James Joyce: Comedy, and Irony as Principle-Weapon
(Or: Toward the Resurrection of Irony)James Joyce, by César Abin. Image found here.
Today is James Joyce's birthday, and before the day slips away any further, I wanted to start a conversation that I hope will honor him.
In case anyone is wondering, "Principle-Weapon" is intentional.
Some assertions, in no particular order:
*Joyce was often very funny, but his mode was not humor but comedy.
*To quote one of my college English profs: "Comedy is deadly serious."
*Comedy's great subject is the Life Force: the affirmation, preservation and perpetuation of life--hence its seriousness. Its word is Love; its creed is Molly Bloom's final Yes; its churches are the conjugal bed and the kitchen; its parish the front porch.
*Irony is comedy's greatest weapon, exposing, when wielded most effectively, that which does not affirm the Life Force (hence, "principle-weapon").

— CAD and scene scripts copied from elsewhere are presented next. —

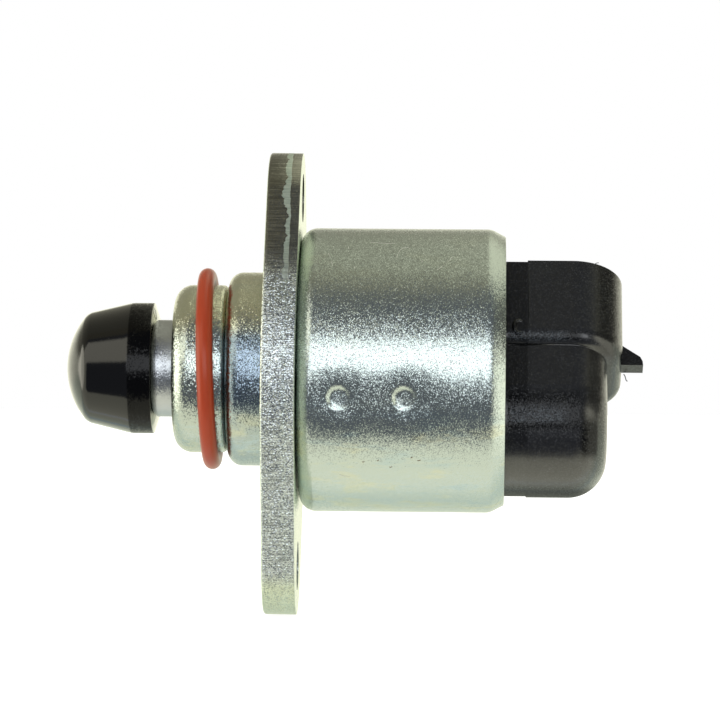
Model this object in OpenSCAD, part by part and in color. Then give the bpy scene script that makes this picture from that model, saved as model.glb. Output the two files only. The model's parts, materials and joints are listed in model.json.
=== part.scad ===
// Idle air control valve: a stepper motor that screws a conical valve in and out of an air bypass.
// The valve axis is X, the pintle points to -X and the connector end to +X.
// The origin is on the axis, in the plane of the flange face that bolts to the throttle body.
// The long axis of the flange is Z.

/* [Housing can] */
// Outer diameter of the drawn can
can_d = 36; // [34:0.5:40]
// Length of the can from the flange to the end of its crimp
can_l = 25.95; // [25.5:0.25:30]
// Sheet thickness of the can
can_t = 1.1; // [0.8:0.1:1.2]
// Outer radius of the can's front corner
can_corner = 2.1; // [1.5:0.1:2.5]
// Length of the crimp, along the axis
crimp_l = 1.85; // [1.5:0.05:2.2]
// How far the crimp is rolled in, on the radius
crimp_in = 0.98; // [0.8:0.02:1.2]
// Diameter of the flat floor of a staking dimple
dimple_d = 2; // [1.5:0.1:2.4]
// Depth of a staking dimple
dimple_depth = 0.3; // [0.2:0.05:0.4]
// Number of staking dimples round the can, over each coil
dimple_rows = 3; // [2:1:6]
// Angle of the first dimple below the -Y side
dimple_angle = 11.4; // [5:0.2:20]

/* [Mounting flange] */
// Thickness of the stamped flange
flange_t = 4.2; // [3.5:0.1:5]
// Width of the flange across the can
flange_w = 38.8; // [37:0.2:44]
// Radius of the ends of the flange
ear_r = 10.5; // [9:0.5:12]
// Reach of the upper ear from the axis
ear_up = 27.5; // [26:0.5:32]
// Reach of the lower ear from the axis
ear_down = 31.2; // [28:0.4:36]
// Diameter of the bolt holes
bolt_d = 6.2; // [5.4:0.1:6.6]
// Distance of the upper bolt hole from the axis
bolt_up = 21.8; // [20.8:0.2:22.4]
// Distance of the lower bolt hole from the axis
bolt_down = 25; // [22.6:0.2:26]

/* [Nose] */
// Diameter of the nose that the seal ring sits on
nose_d = 21.3; // [21:0.1:22]
// Reach of the nose in front of the mounting face
nose_l = 11.8; // [11.4:0.1:13]
// Corner radius at the front of the nose
nose_corner = 2.3; // [1.6:0.1:2.4]
// Diameter of the shoulder that centres the valve in its seat
shoulder_d = 24.6; // [24.4:0.1:25.2]
// Reach of the shoulder in front of the mounting face
shoulder_l = 4.95; // [4.6:0.05:5.4]
// Corner radius at the front of the shoulder
shoulder_corner = 1.85; // [1.5:0.05:2]
// Sheet thickness of the nose cover
cover_t = 1.2; // [1:0.05:1.3]
// Share of the room between the shoulder and the can's bore that the cover's rim takes
rim_share = 0.587; // [0.5:0.01:0.7]
// Concave radius between nose and shoulder
neck_fillet = 0.8; // [0.4:0.1:0.8]

/* [Seal ring] */
// Thickness of the seal ring
seal_t = 2.1; // [1.8:0.1:2.2]
// Place of the middle of the seal ring, in front of the mounting face
seal_x = 7.35; // [7.2:0.05:7.6]
// How far the ring sits askew on the nose
seal_tilt = 1.96; // [0:0.1:2.2]

/* [Pintle] */
// Largest diameter of the conical valve head
head_d = 16.6; // [16:0.2:18]
// Diameter of the front edge of the cone
head_front_d = 13.9; // [12:0.2:14]
// Length of the cone
cone_l = 5.6; // [4.6:0.2:6.4]
// Length of the cylindrical part of the head
head_land = 2.85; // [2:0.15:3.6]
// Radius of the domed tip
dome_r = 10.4; // [9:0.4:14]
// Gap between the head and the nose, at rest
head_gap = 2.65; // [2.3:0.05:3.2]
// Diameter of the metal sleeve behind the head
sleeve_d = 12.32; // [12:0.04:12.6]
// Wall of the sleeve
sleeve_t = 0.95; // [0.7:0.05:1.1]
// Outer diameter of the lead screw
screw_d = 4.8; // [4.4:0.1:5]
// Width of the lead screw across its two flats
screw_flat = 3.9; // [3.6:0.1:4.2]
// Length of the lead screw behind the mounting face, at rest
screw_back = 14; // [12:0.5:15]
// How far the pintle can draw in from rest
travel_in = 1.9; // [1.5:0.1:2]
// Wire diameter of the return spring
spring_wire = 0.6; // [0.4:0.05:0.8]
// Turns of the return spring
spring_turns = 7; // [5:1:9]

/* [Front bearing] */
// Width of the ball bearing
bearing_w = 5.8; // [5:0.1:6]
// Bore of the ball bearing
bearing_bore = 8; // [7.6:0.1:8.4]
// Diameter of the balls
ball_d = 3.2; // [2.8:0.1:3.4]
// Number of balls
balls = 8; // [6:1:9]
// Diameter of the circle of ball centres
ball_circle = 14.9; // [14.4:0.1:15.2]

/* [Motor] */
// Length of one coil cup
cup_l = 8.1; // [7.6:0.1:8.2]
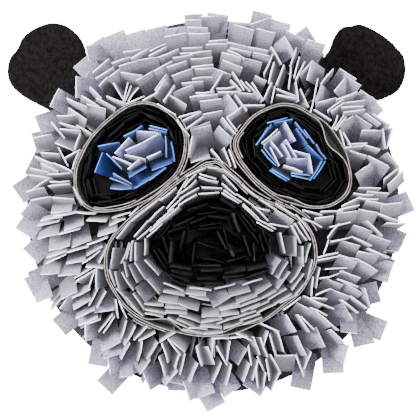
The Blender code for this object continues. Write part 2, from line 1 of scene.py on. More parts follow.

[UPDATE: Here's an example of what I mean: In A Portrait of the Artist as a Young Man, Stephen Dedalus (Joyce's stand-in) is explaining to his friend Cranley why he (Stephen) has lost his faith. Cranley thinks Stephen's disaffection is with Catholicism and sxo asks him why he doesn't become a Protestant. Stephen's response: "`I said that I had lost my faith,' Stephen said, `but not that I had lost my self-respect. What kind of liberation would that be to forsake an absurdity which is logical and coherent and to embrace one which is illogical and incoherent?'" Whatever one may think of Stephen's assessment of the doctrine of being saved by grace through faith, that line always makes me, a good Lutheran, both laugh out loud and ponder a bit.]
*Irony would not be dead if people still accepted that the preservation and perpetuation of life were not merely a Grand Narrative to be suspicious of and instead is and remains both a sacred and a secular Ultimate Concern.
(Inspired by and in part quoted from my response to Jim at this post.)